The fact that she wouldn’t call you back even though you were very upset and threatening to call the police is HIGHly suspect.

She either pocket dialed you called u secretly so there was some trail back to this man who seemingly has a pattern of DV. If she feels her life is in danger, she needs evidence like that to speak for her in the event that she can’t speak for herself.

flo's avatar

People who are being abused often deny that they are.

@carob_tree‘s “HIGHLY suspect.” is right on the money.

Jeruba's avatar

She might have had to deny the call if she was speaking in front of her husband.

Mama_Cakes's avatar

There is not much else that I can do. She got rather annoyed with me (“I’m losing my patience. I already said that I don’t know what happened with that call)” and so I backed off.

She mentioned that a call was made from her phone, but she didn’t do it, and she is baffled as to how that happened. She even said it herself, “It would be rather difficult to “butt dial” with my phone (iphone)”.

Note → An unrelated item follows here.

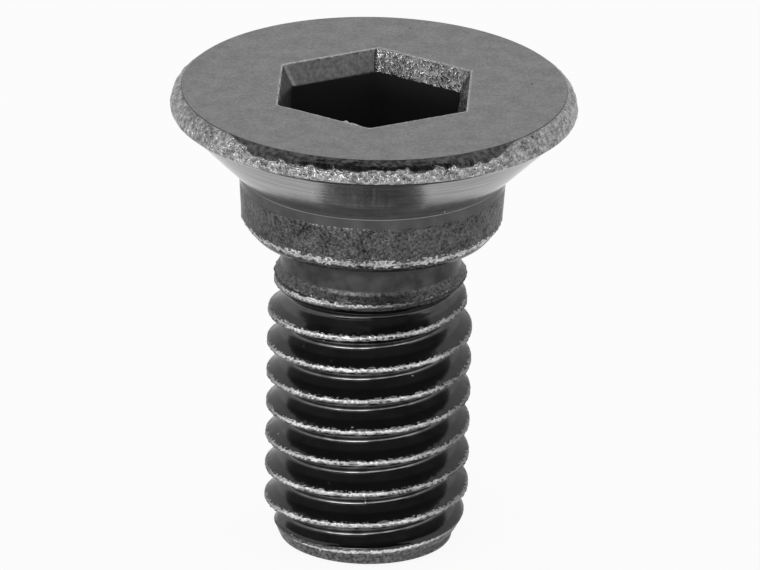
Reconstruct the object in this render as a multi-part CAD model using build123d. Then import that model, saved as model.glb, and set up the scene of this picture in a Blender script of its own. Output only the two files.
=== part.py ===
from build123d import *
import math
import os

# Countersunk hexagon-socket screw with a locating shoulder, headed and thread-rolled in one piece.
# Millimetres. +Z runs up the screw's axis, and the origin is the centre of the flat tip it stands on.

NODE = "screw"
LENGTH = 11.5  # tip to head face

# Head: flat face, rounded forged rim, conical seat
HEAD_D = 9.66
RIM_ROUND_R = 0.32
RIM_H = 0.56
RIM_DRAFT = 0.05
SEAT_ANGLE = 90.0

# Shoulder: plain cylinder that locates in the plate the screw holds
SHOULDER_D = 6.32
SHOULDER_L = 1.4
SHOULDER_CHAMFER_R = 0.27
SHOULDER_CHAMFER_H = 0.33

# Neck, and the blank's diameter, from which the rolled crests rise
NECK_D = 4.28
NECK_L = 0.87
NECK_ROOT_R = 0.2
NECK_CONE_H = 0.25
BLANK_D = 4.6

# Thread: right hand, M5 x 0.8 profile, rolled, so the crests rise and the roots sink from the blank
THREAD_D = 4.88
PITCH = 0.8
THREAD_ANGLE = 60.0
DEPTH_PER_PITCH = 0.6134
CREST_PER_PITCH = 0.125
THREAD_START_H = 0.608  # a crest's height above the tip, on the +X side
RUNOUT_L = 1.0
CREST_RUNOUT_L = 0.55

# Tip: chamfered thread start and a short drafted point
TIP_CHAMFER_L = 0.5
TIP_NECK_D = 4.32
TIP_D = 4.14
TIP_L = 0.33
GROOVE_START_L = 0.45

# Hexagon socket with a flared mouth and a drilled bottom
HEX_AF = 4.0
HEX_MOUTH_AF = 4.5
HEX_FLARE_L = 0.5
HEX_DEPTH = 2.3
HEX_CORNER_R = 0.12
HEX_TURN = -2.1
HEX_FLOOR_D = 3.76
HEX_FLOOR_ANGLE = 140.0

SECTORS_PER_TURN = 4
POINTS_PER_SECTOR = 7


def half_angle_tan(included_angle):
    """Tangent of half an included angle in degrees."""
    return math.tan(math.radians(included_angle / 2))


def stations():
    """Heights above the tip where one form of the screw ends and the next begins."""
    seat_h = (HEAD_D / 2 - RIM_DRAFT - SHOULDER_D / 2) / half_angle_tan(SEAT_ANGLE)
    z = {"face": LENGTH}
    z["rim_round"] = z["face"] - RIM_ROUND_R
    z["rim"] = z["face"] - RIM_H
    z["shoulder_top"] = z["rim"] - seat_h
    z["shoulder_foot"] = z["shoulder_top"] - SHOULDER_L
    z["neck_foot"] = z["shoulder_foot"] - NECK_L
    z["thread_top"] = z["neck_foot"] - NECK_CONE_H
    z["thread_foot"] = TIP_L
    return z


def corner_at(section, radius, height):
    """The section's corner at a radius and a height."""
    return section.vertices().sort_by_distance((radius, height, 0))[0]


def upper_profile(z):
    """Half section of the head, shoulder and neck without the socket, on the XZ plane."""
    face_r = HEAD_D / 2 - RIM_ROUND_R
    outline = [
        (face_r, z["face"]),
        (0, z["face"]),
        (0, z["thread_top"]),
        (BLANK_D / 2, z["thread_top"]),
        (NECK_D / 2, z["neck_foot"]),
        (NECK_D / 2, z["shoulder_foot"]),
        (SHOULDER_D / 2 - SHOULDER_CHAMFER_R, z["shoulder_foot"]),
        (SHOULDER_D / 2, z["shoulder_foot"] + SHOULDER_CHAMFER_H),
        (SHOULDER_D / 2, z["shoulder_top"]),
        (HEAD_D / 2 - RIM_DRAFT, z["rim"]),
        (HEAD_D / 2, z["rim_round"]),
    ]
    with BuildSketch(Plane.XZ) as section:
        with BuildLine():
            Polyline(*outline)
            CenterArc((face_r, z["rim_round"]), RIM_ROUND_R, 0, 90)
        make_face()
        fillet(corner_at(section, NECK_D / 2, z["shoulder_foot"]), NECK_ROOT_R)
    return section.sketch


def hexagon(across_flats):
    """Socket outline with slightly rounded corners, one corner towards the back before its turn."""
    outline = Rot(0, 0, 90 + HEX_TURN) * RegularPolygon(across_flats / 2, 6, major_radius=False)
    return fillet(outline.vertices(), HEX_CORNER_R)


def hex_socket(z):
    """Void of the socket: flared mouth, straight hexagon and drilled bottom."""
    mouth = Pos(0, 0, z["face"]) * hexagon(HEX_MOUTH_AF)
    throat = Pos(0, 0, z["face"] - HEX_FLARE_L) * hexagon(HEX_AF)
    flare = loft([mouth, throat], ruled=True)
    floor_z = z["face"] - HEX_DEPTH
    shaft = Pos(0, 0, floor_z) * extrude(hexagon(HEX_AF), HEX_DEPTH - HEX_FLARE_L)
    drill_h = HEX_FLOOR_D / 2 / half_angle_tan(HEX_FLOOR_ANGLE)
    bottom = Pos(0, 0, floor_z - drill_h / 2) * Cone(0, HEX_FLOOR_D / 2, drill_h)
    return flare + shaft + bottom


class ThreadForm:
    """Rolled thread's skin from the tip's point to the blank, as ruled faces between helical edges.

    A ridge has four helical edges: root, crest, crest, root. Each edge keeps its height along the
    helix, and its radius follows the chamfer at the tip and the run-out at the blank, where the
    crest and the root meet in one plain circle.
    """

    def __init__(self, foot, top):
        depth = DEPTH_PER_PITCH * PITCH
        root_r = THREAD_D / 2 - depth
        crest_half = CREST_PER_PITCH * PITCH / 2
        root_half = crest_half + depth * half_angle_tan(THREAD_ANGLE)
        self.foot = foot
        self.top = top
        self.crest = [
            (foot, TIP_NECK_D / 2),
            (foot + TIP_CHAMFER_L, THREAD_D / 2),
            (top - RUNOUT_L, THREAD_D / 2),
            (top - CREST_RUNOUT_L, BLANK_D / 2),
            (top, BLANK_D / 2),
        ]
        self.root = [
            (foot, TIP_NECK_D / 2),
            (foot + GROOVE_START_L, root_r),
            (top - RUNOUT_L, root_r),
            (top, BLANK_D / 2),
        ]
        self.ridge = [
            (-root_half, self.root),
            (-crest_half, self.crest),
            (crest_half, self.crest),
            (root_half, self.root),
        ]
        self.edges = {}

    def radius(self, table, height):
        """Radius at a height, on the straight stretches between a table's heights."""
        for (z0, r0), (z1, r1) in zip(table, table[1:]):
            if height <= z1:
                return r0 + (r1 - r0) * (height - z0) / (z1 - z0)
        return table[-1][1]

    def height(self, turns, line):
        """Height of a ridge line after so many turns from the +X side."""
        ridge, corner = line
        return THREAD_START_H + PITCH * (turns + ridge) + self.ridge[corner][0]

    def point(self, turns, line):
        """Point of a line after so many turns, where the foot and top circles are lines as well."""
        if line == "foot":
            z, r = self.foot, TIP_NECK_D / 2
        elif line == "top":
            z, r = self.top, BLANK_D / 2
        else:
            z = min(max(self.height(turns, line), self.foot), self.top)
            r = self.radius(self.ridge[line[1]][1], z)
        angle = 2 * math.pi * turns
        return (r * math.cos(angle), r * math.sin(angle), z)

    def edge(self, start, end, line):
        """Edge along a line between two turn values, made once and shared by both its faces."""
        key = (start, end, line)
        if key not in self.edges:
            steps = POINTS_PER_SECTOR - 1
            turns = [start + (end - start) * i / steps for i in range(steps + 1)]
            points = [self.point(t, line) for t in turns]
            if line in ("foot", "top"):
                self.edges[key] = Edge.make_three_point_arc(points[0], points[steps // 2], points[-1])
            else:
                self.edges[key] = Edge.make_spline(points)
        return self.edges[key]

    def sectors(self):
        """Turn values that split the skin wherever a line crosses the foot or the top circle."""
        crossings = {i / SECTORS_PER_TURN for i in range(SECTORS_PER_TURN)}
        for offset, _ in self.ridge:
            for level in (self.foot, self.top):
                crossings.add(((level - THREAD_START_H - offset) / PITCH) % 1.0)
        starts = []
        for turns in sorted(crossings):
            if not starts or turns - starts[-1] > 1e-3:
                starts.append(turns)
        return list(zip(starts, starts[1:] + [starts[0] + 1.0]))

    def faces(self):
        """All the ruled faces of the skin."""
        ridges = range(-3, math.ceil((self.top - self.foot) / PITCH) + 3)
        lines = [(ridge, corner) for ridge in ridges for corner in range(len(self.ridge))]
        skin = []
        for start, end in self.sectors():
            middle = (start + end) / 2
            inside = [line for line in lines if self.foot < self.height(middle, line) < self.top]
            inside.sort(key=lambda line: self.height(middle, line))
            column = ["foot"] + inside + ["top"]
            for below, above in zip(column, column[1:]):
                low_edge = self.edge(start, end, below)
                high_edge = self.edge(start, end, above)
                skin.append(Face.make_surface_from_curves(low_edge, high_edge))
        return skin


def without_disc(solid, height):
    """A solid's faces, apart from the flat disc at a height where another form goes on."""
    on_height = [abs(f.bounding_box().min.Z - height) + abs(f.bounding_box().max.Z - height) < 1e-6
                 for f in solid.faces()]
    return [f for f, skip in zip(solid.faces(), on_height) if not skip]


def screw():
    """The finished screw as one solid."""
    z = stations()
    upper = revolve(upper_profile(z), Axis.Z) - hex_socket(z)
    point = Pos(0, 0, TIP_L / 2) * Cone(TIP_D / 2, TIP_NECK_D / 2, TIP_L)
    skin = ThreadForm(z["thread_foot"], z["thread_top"]).faces()
    skin += without_disc(upper, z["thread_top"])
    skin += without_disc(point, z["thread_foot"])
    solid = Solid(Shell(Face.sew_faces(skin)[0]))
    solid.label = NODE
    return solid


os.makedirs("parts", exist_ok=True)
export_step(screw(), os.path.join("parts", NODE + ".step"))
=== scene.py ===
"""A black steel countersunk screw with a hexagon socket and a rolled thread."""

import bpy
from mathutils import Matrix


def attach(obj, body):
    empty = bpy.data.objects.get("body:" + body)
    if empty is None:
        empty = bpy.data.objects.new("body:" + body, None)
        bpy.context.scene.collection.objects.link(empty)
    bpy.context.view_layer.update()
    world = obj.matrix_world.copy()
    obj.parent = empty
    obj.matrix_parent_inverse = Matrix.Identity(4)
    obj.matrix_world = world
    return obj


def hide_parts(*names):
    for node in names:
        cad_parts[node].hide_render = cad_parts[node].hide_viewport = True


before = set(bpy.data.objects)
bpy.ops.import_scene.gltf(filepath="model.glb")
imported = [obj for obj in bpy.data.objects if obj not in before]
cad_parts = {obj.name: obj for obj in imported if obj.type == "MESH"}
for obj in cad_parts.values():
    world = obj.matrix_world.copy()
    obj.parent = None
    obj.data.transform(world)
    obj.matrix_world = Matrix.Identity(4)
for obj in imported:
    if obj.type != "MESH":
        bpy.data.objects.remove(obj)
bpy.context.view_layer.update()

import logging
import math
from dataclasses import dataclass, field
from enum import Enum
from types import SimpleNamespace
from typing import Callable, Sequence

import bmesh
import bpy
from mathutils import Matrix, Vector, noise

log = logging.getLogger("screw")

# A row of an outline is a radius and a height in mm, and a move gives the final row at an
# angle, a radius and a height.
Row = tuple[float, float]
Move = Callable[[float, float, float], Row]

MM = 0.001
COLUMNS = 288
WELD = 0.0008  # Points nearer than this, in mm, become one.

# Sizes in mm that more than one part of the screw shares. Heights are above the tip.
FACE = 11.5
BLANK = 2.3  # The radius under the neck, where the thread runs out.
RING = 6.797  # The height of the torn ring, where the thread ends.
PITCH = 0.8
THREAD_START = 0.608  # The height of the first crest on the +X side.

HEX_CORNER = math.radians(27.9)
HEX_SIDE = math.pi / 3  # The turn from one corner of the hexagon to the next.


class Zone(Enum):
    """The coarseness of a patch of surface, as the size in mm of its grains."""

    FINE = 0.07
    SCALE = 0.16
    LUMP = 0.32
    BROAD = 0.7


def grain(zone: Zone, angle: float, radius: float, height: float, seed: float = 0.0) -> float:
    """Gives the height of a rough surface at one place.

    Args:
        zone: How coarse the surface is.
        angle: The angle round the axis, in radians.
        radius: The distance from the axis, in mm.
        height: The height above the tip, in mm.
        seed: Moves the pattern, so that two surfaces differ.

    Returns:
        A value from about -1 to 1.
    """
    place = Vector((radius * math.cos(angle), radius * math.sin(angle), height)) / zone.value
    return noise.noise(place + Vector((seed, seed * 1.7, seed * 0.6)))


def ramp(value: float, start: float, end: float) -> float:
    """Gives 0 before start, 1 after end and a smooth rise between."""
    t = min(max((value - start) / (end - start), 0.0), 1.0)
    return t * t * (3 - 2 * t)


def plateau(value: float, stops: Sequence[float]) -> float:
    """Gives 1 between the middle two of four stops, 0 outside all four and smooth rises between."""
    return ramp(value, stops[0], stops[1]) * (1 - ramp(value, stops[2], stops[3]))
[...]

The kicker for me was when I called right back, SOMEONE PICKED UP, and I heard the same thing (yelling). Explain that to me.

flo's avatar

-She didn’t tell you not to call the police.

- “and I heard the same thing (yelling). Explain that to me.” Your sister needs to explain that. Maybe there isn’t enough for the police, but there is something there for some entity.

How old is the child/children? Do they have their own cellphones?

Mama_Cakes's avatar

When I basically said, I will call the police if I don’t hear from you. Just give me a quick call. Her text back was: RELAX.

Her daughter is 10. My niece doesn’t have a cell phone.

When I told her that I heard the same yelling when I called back, she said that she didn’t understand that could be either.

I kept saying on the phone that I thought that maybe her husband was pulling what he did before. When he called my cell and let me listen to my niece have a fit, but this time, he was letting me hear my sister go off. She said, “no that never happened”.

flo's avatar

@Mama_Cakes She needs to get out of this situation.